В 90-е годы XX века «на руинах погребённого» после падения Берлинской стены миропорядка родилась «новая надежда», которая, «взяв в руки штандарт Свободы, должна была раскрасить мир в цвета прав человека» и ускорить рождение «нового человечества, преоображённого масштабными целями, которые принесут вызовы нового тысячелетия», пишет на страницах Le Figaro французский историк, политолог и журналист Макс-Эрванн Гастино. Тогда Запад верил, что время вскоре неизбежно разрушит «последние стены авторитаризма», и он сможет распространять свою общественную модель по всему миру, напоминает автор.
Спустя тридцать лет «победители холодной войны» терзаются сомнениями, продолжает историк. «А что если мир всё-таки не хочет быть на нас похожим и не желает жить лишь для того, чтобы соответствовать канонам либеральной демократии?», — формулирует эти сомнения Гастино. Оказалось, что падение Берлинской стены предвещало не конец, но «пробуждение мира — мира незападного, мира, который жаждет найти собственные решения, отыскать такой путь развития, который будет соответствовать его чаяниям», полагает автор. Это тем более актуально, что глобализация рынков, обозначенная вступлением Китая в ВТО в 2001 году, заложила фундамент не «благотворного взаимодействия стран», а ужесточения конкуренции между ними, обозначившей возвращение «меркантилизма», отмечает он.
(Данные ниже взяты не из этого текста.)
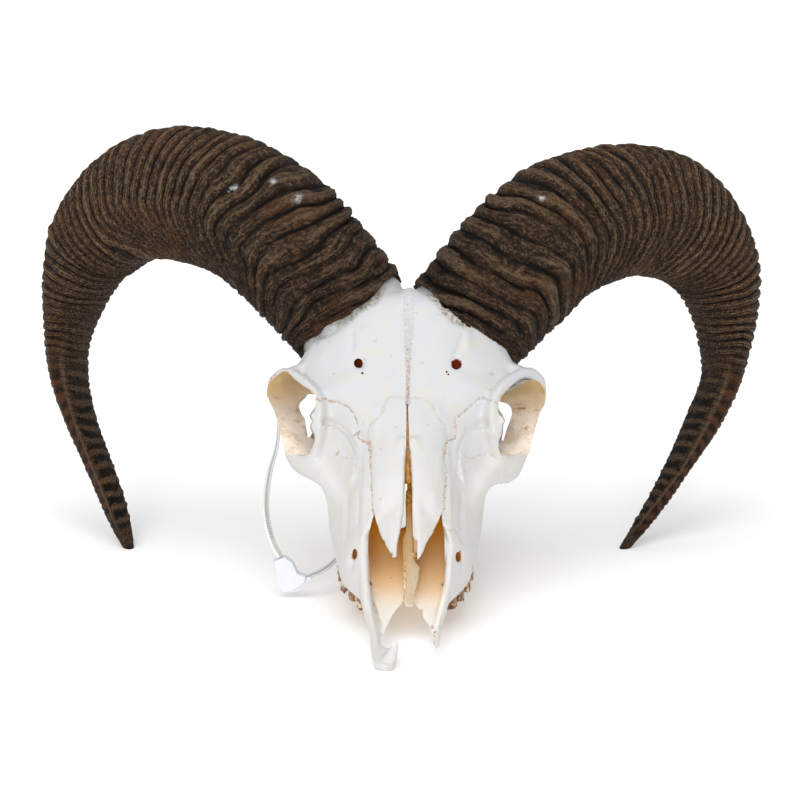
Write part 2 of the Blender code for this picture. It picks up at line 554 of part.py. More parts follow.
def thin_bones(making):
    pieces = [nose_bone("nose_bone_left", NOSE_BONE_LEFT, making),
              nose_bone("nose_bone_right", NOSE_BONE_RIGHT, making)]
    for outline in (PREMAXILLA_LEFT, PREMAXILLA_RIGHT):
        pieces.append(front_plate(outline, PREMAXILLA_THICKNESS, making))
    for outline in (PALATE_TONGUE_LEFT, PALATE_TONGUE_RIGHT):
        pieces.append(front_plate(outline, TONGUE_THICKNESS, making))
    for rows in (FRONT_BAR_LEFT, FRONT_BAR_RIGHT):
        pieces.append(bar("front_bar", rows, ACROSS, making))
    pieces += septum(making)
    for side in (-1, 1):
        pieces += [orbit_rim(side, making), orbit_band(side, making),
                   bar("cheek_bar", CHEEK_BAR, UP, making, side),
                   bar("wing_plate", WING_PLATE, UP, making, side)]
    return pieces


def tooth_ring(plan, row, side, level, growth=0.0, scale=1.0):
    """The tooth's plan outline at one level, in the bone frame."""
    across, back, length, width = row[:4]
    if side > 0:
        across -= right_inset(across, back)
    points = []
    for along, out in plan:
        size = math.hypot(along * length, out * width)
        share = scale * (1 + growth / size)
        points.append((side * (across + out * width * share), back + along * length * share, level))
    return points


def tooth(name, row, side, parts):
    plan = MOLAR_PLAN if row[4] == 2 else PREMOLAR_PLAN
    root = tooth_ring(plan, row, side, ALVEOLAR_LINE + TOOTH_ROOT, scale=TOOTH_ROOT_SHARE)
    neck = tooth_ring(plan, row, side, ALVEOLAR_LINE)
    crown = np.array(tooth_ring(plan, row, side, ALVEOLAR_LINE - TOOTH_CROWN, scale=TOOTH_CROWN_SHARE))
    for number, (along, out) in enumerate(plan):
        if out > OUTER_CUSP:
            crown[number, 2] -= CUSP_DROP
    thing = loft(name, [root, neck, crown], parts)
    mesh = bmesh.new()
    mesh.from_mesh(thing.data)
    bottom = min(mesh.faces, key=lambda face: face.calc_center_median().z)
    poked = bmesh.ops.poke(mesh, faces=[bottom])
    poked["verts"][0].co.z += CUSP_DROP * MM
    mesh.transform(standing_place())
    mesh.to_mesh(thing.data)
    mesh.free()
    return thing


def tooth_socket(row, side, making):
    plan = MOLAR_PLAN if row[4] == 2 else PREMOLAR_PLAN
    levels = (ALVEOLAR_LINE + TOOTH_ROOT + GAP, ALVEOLAR_LINE - TOOTH_CROWN)
    return loft("socket", [tooth_ring(plan, row, side, level, SOCKET_MARGIN) for level in levels], making)


def small_holes(making):
    """The nerve openings of the forehead and the face, and the slit between the nose bones."""
    cutters = []
    for side in (-1, 1):
        cutters.append(bar("brow_hole", BROW_HOLE, ACROSS, making, side, sides=8, steps=1))
        cutters.append(bar("face_hole", FACE_HOLE, UP, making, side, sides=8, steps=1))
    along_nose = (Matrix.Translation((0, NOSE_SLIT_PIVOT[0] * MM, NOSE_SLIT_PIVOT[1] * MM))
                  @ Matrix.Rotation(NOSE_SLOPE, 4, "X"))
    cutters.append(plate("nose_slit", NOSE_SLIT, NOSE_SLIT_DEPTH, along_nose, making))
    return cutters


def cranium(left_frames, right_frames, making, parts):
    mass = join("mass", bone_mass(making) + [horn_stump(left_frames, making),
                                              horn_stump(right_frames, making)], making)
    fuse(mass, MASS_VOXEL, MASS_SMOOTHING)
    carve(mass, bone_cavities(making))
    bone = join("cranium", [mass] + thin_bones(making), parts)
    fuse(bone, BONE_VOXEL, BONE_SMOOTHING)
    for vertex in bone.data.vertices:
        vertex.co.x -= right_inset(vertex.co.x / MM, vertex.co.y / MM) * MM
    return bone


def thin_out(bone):
    """Keeps the fewest triangles that still show the form."""
    decimate = bone.modifiers.new("thin out", "DECIMATE")
    decimate.ratio = CRANIUM_FACES / (2 * len(bone.data.polygons))
    decimate.use_collapse_triangulate = True
    bake(bone)


def horn_seat(frames, making):
    """What is cut from the bone so that the sheath's flat base has room."""
    rings = [horn_ring(frames, 0, HORN_SIDES, SEAT_MARGIN, shift) for shift in (-GAP, SEAT_HEIGHT)]
    return loft("horn_seat", rings, making)


def seal_strap(parts):
    route = spline(STRAP_ROUTE, 2)
    run = np.gradient(route, axis=0)
    run /= np.linalg.norm(run, axis=1, keepdims=True)
    axis = np.array(STRAP_LOOP_AXIS) - run * (run @ np.array(STRAP_LOOP_AXIS))[:, None]
    axis /= np.linalg.norm(axis, axis=1, keepdims=True)
    share = np.linspace(0, 1, len(route))
    twist = np.clip(1 - share / STRAP_TWIST_END, 0, 1) * math.pi / 2
    width = axis * np.cos(twist)[:, None] + np.cross(run, axis) * np.sin(twist)[:, None]
    flat = np.cross(run, width)
    rings = []
    for centre, w, f in zip(route, width * STRAP_WIDTH / 2, flat * STRAP_THICKNESS / 2):
        rings.append([centre + w + f, centre - w + f, centre - w - f, centre + w - f])
    return loft("seal_strap", rings, parts)


def seal_head(parts):
    upright = Matrix(((1, 0, 0, 0), (0, 0, -1, SEAL_HEAD_BACK * MM), (0, 1, 0, 0), (0, 0, 0, 1)))
    return plate("seal_head", SEAL_HEAD, SEAL_HEAD_THICKNESS, upright, parts)


def finish(thing, colour, roughness, smooth_angle):
    material = bpy.data.materials.new(thing.name + "_finish")
    material.use_nodes = True
    shader = material.node_tree.nodes["Principled BSDF"]
    shader.inputs["Base Color"].default_value = (*colour, 1)
    shader.inputs["Roughness"].default_value = roughness
    shader.inputs["Metallic"].default_value = 0.0
    thing.data.materials.clear()
    thing.data.materials.append(material)
    thing.data.shade_smooth()
    thing.data.set_sharp_from_angle(angle=math.radians(smooth_angle))


def stand_on_origin(parts):
    """Moves the whole part so that the middle of its box's bottom is the origin."""
    bpy.context.view_layer.update()
    corners = [thing.matrix_world @ vertex.co for thing in parts.objects for vertex in thing.data.vertices]
    low = [min(corner[axis] for corner in corners) for axis in range(3)]
    high = [max(corner[axis] for corner in corners) for axis in range(3)]
    shift = Vector((-(low[0] + high[0]) / 2, -(low[1] + high[1]) / 2, -low[2]))
    for thing in parts.objects:
        thing.location += shift
    bpy.context.view_layer.update()


def build():
    clear_scene()
    parts = make_collection("mouflon_skull")
    making = make_collection("making")
    left, left_frames = horn_sheath("horn_sheath_left", HORN_LEFT, parts)
    right, right_frames = horn_sheath("horn_sheath_right", HORN_RIGHT, parts)
    bone = cranium(left_frames, right_frames, making, parts)
    thin_out(bone)
    carve(bone, small_holes(making))
    carve(bone, [tooth_socket(row, side, making) for side in (-1, 1) for row in TEETH])
    bone.data.transform(standing_place())
    flatten_at_floor(bone)
    carve(bone, [horn_seat(left_frames, making), horn_seat(right_frames, making)])
    finish(bone, BONE_WHITE, 0.5, 40)
    for sheath in (left, right):
        finish(sheath, HORN_BROWN, 0.6, 60)
    for side, word in ((-1, "left"), (1, "right")):
        for number, row in enumerate(TEETH, 1):
            finish(tooth(f"tooth_{word}_{number}", row, side, parts), TOOTH_TAN, 0.4, 30)
    for seal_piece in (seal_strap(parts), seal_head(parts)):
        finish(seal_piece, SEAL_WHITE, 0.35, 30)
    bpy.data.collections.remove(making)
    stand_on_origin(parts)


build()
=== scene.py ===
import math

import bpy
import numpy as np
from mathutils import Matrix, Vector
from mathutils.bvhtree import BVHTree
from mathutils.kdtree import KDTree


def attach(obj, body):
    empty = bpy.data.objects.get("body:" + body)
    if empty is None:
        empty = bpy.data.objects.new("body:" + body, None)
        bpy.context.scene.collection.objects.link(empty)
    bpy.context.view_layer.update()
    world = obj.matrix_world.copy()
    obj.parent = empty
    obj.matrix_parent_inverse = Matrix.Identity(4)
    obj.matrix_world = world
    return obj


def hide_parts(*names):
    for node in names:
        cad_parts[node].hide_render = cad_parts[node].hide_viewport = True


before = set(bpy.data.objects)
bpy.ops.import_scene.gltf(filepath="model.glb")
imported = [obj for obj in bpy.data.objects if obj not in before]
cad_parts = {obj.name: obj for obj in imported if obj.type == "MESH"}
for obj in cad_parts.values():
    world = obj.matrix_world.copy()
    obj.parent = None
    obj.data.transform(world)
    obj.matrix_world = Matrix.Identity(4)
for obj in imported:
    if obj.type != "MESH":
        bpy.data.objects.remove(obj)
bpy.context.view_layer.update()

mm = 0.001
fullTurn = 2 * math.pi
sameSpot = 0.00001                           # metres
# for the random numbers in space: how many there are, and the primes that spread them
lumpTable = 4096
lumpPrimes = (73856093, 19349663, 83492791)

# A mouflon ram's skull with its horn sheaths and a plastic seal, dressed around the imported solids.
# Sizes are in millimetres unless a line says otherwise. The standing frame has its floor at z = 0 and
# the nose tip at y = 0; the bone frame is the skull level on its palate, before it is tipped up.

placing = {
    "standShift": (3.057, -134.558, 0.0),     # from the standing frame to this scene
    "bonePitch": math.radians(13.5),
    "footTrim": 0.4,
}
cameraSettings = {
    "target": (-0.643, 15.442, 84.0),
    "distance": 1400.0,
    "elevation": math.radians(13.0),
    "sensor": 36.0,
    "mmPerPixel": 0.468,                     # at the target
    "imageSize": 800,
}


def sceneFromStanding(points):
    return np.asarray(points, float) + placing["standShift"]


def boneFromScene(points):
    points = np.asarray(points, float) - placing["standShift"]
    y = points[..., 1]
    z = points[..., 2] + placing["footTrim"]
    c, s = math.cos(placing["bonePitch"]), math.sin(placing["bonePitch"])
    return np.stack([points[..., 0], y * c + z * s, z * c - y * s], axis=-1)


def cameraPlace():
    tilt = cameraSettings["elevation"]
    forward = np.array([0, math.cos(tilt), -math.sin(tilt)])
    up = np.array([0, math.sin(tilt), math.cos(tilt)])
    spot = np.array(cameraSettings["target"]) - cameraSettings["distance"] * forward
    return spot, forward, up


def pixelRay(across, down):
    # the direction from the camera through a pixel of the 800 by 800 photograph
    spot, forward, up = cameraPlace()
    half = cameraSettings["imageSize"] / 2
    perPixel = cameraSettings["mmPerPixel"] / cameraSettings["distance"]
    ray = forward + (across - half) * perPixel * np.array([1, 0, 0]) + (half - down) * perPixel * up
    return spot, ray / np.linalg.norm(ray)


def pixelOf(points):
    spot, forward, up = cameraPlace()
    offset = np.asarray(points, float) - spot
    depth = offset @ forward
    scale = cameraSettings["distance"] / cameraSettings["mmPerPixel"]
    half = cameraSettings["imageSize"] / 2
    return half + scale * offset[..., 0] / depth, half - scale * (offset @ up) / depth


# Small tools for objects and meshes

def makeActive(piece):
    if bpy.context.object and bpy.context.object.mode != "OBJECT":
        bpy.ops.object.mode_set(mode="OBJECT")
    bpy.ops.object.select_all(action="DESELECT")
    piece.select_set(True)
    bpy.context.view_layer.objects.active = piece


def applyModifier(piece, kind, **values):
    makeActive(piece)
    modifier = piece.modifiers.new(kind.lower(), kind)
    for name, value in values.items():
        setattr(modifier, name, value)
    bpy.ops.object.modifier_apply(modifier=modifier.name)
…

«В этой новой конъюнктуре Западу приходится дорогой ценой учиться новой правде: глобализация будет не «счастливой», а конфликтной; не транснациональной, а интернациональной; не «либеральной», а «реалистической», возвращая к жизни ставшие было постыдными понятия вроде «мощи», «баланса сил» и «национальных интересов», — рассуждает историк.
Падение Берлинской стены стало отнюдь не триумфом Запада — оно предвосхитило «расзападнивание» мира, «освобождение Юга от владычества Севера» и «восхождение развивающихся стран на уровень новых образцов для подражания», полагает Гастино. Так, африканские элиты теперь получают образование не в Париже, а в Пекине и Москве; Китай создаёт альтернативы международным финансовым организациям для освобождения от гегемонии МВФ и черпает идеи государственного управления в конфуцианстве; а Сингапур успешно выстраивает у себя демократический режим, который тем не менее ориентируется не на «либеральные ценности», которые здесь считаются несовместимыми с национальным духом, а на порядок, гармонию и общественное благо, перечисляет политолог. В свою очередь, Россия, по мнению автора, избрала своим ориентиром православие, которое «считается столпом русского духа и самой этой страны, желающей, чтобы её снова видели такой, какой она на самом деле является».
«Эмансипация незападного мира» происходит и на рубежах самого Запада, «расковывая» даже те страны, которые когда-то считали, что могут достичь успеха лишь за счёт имитации западного строя. Об этом, в частности, говорил в 2014 году премьер-министр Венгрии Виктор Орбан, подчёркивавший в одной из своих речей необходимость понимать, что незападные, нелиберальные и недемократические модели могут всё же приносить пользу своим странам, отмечается в материале.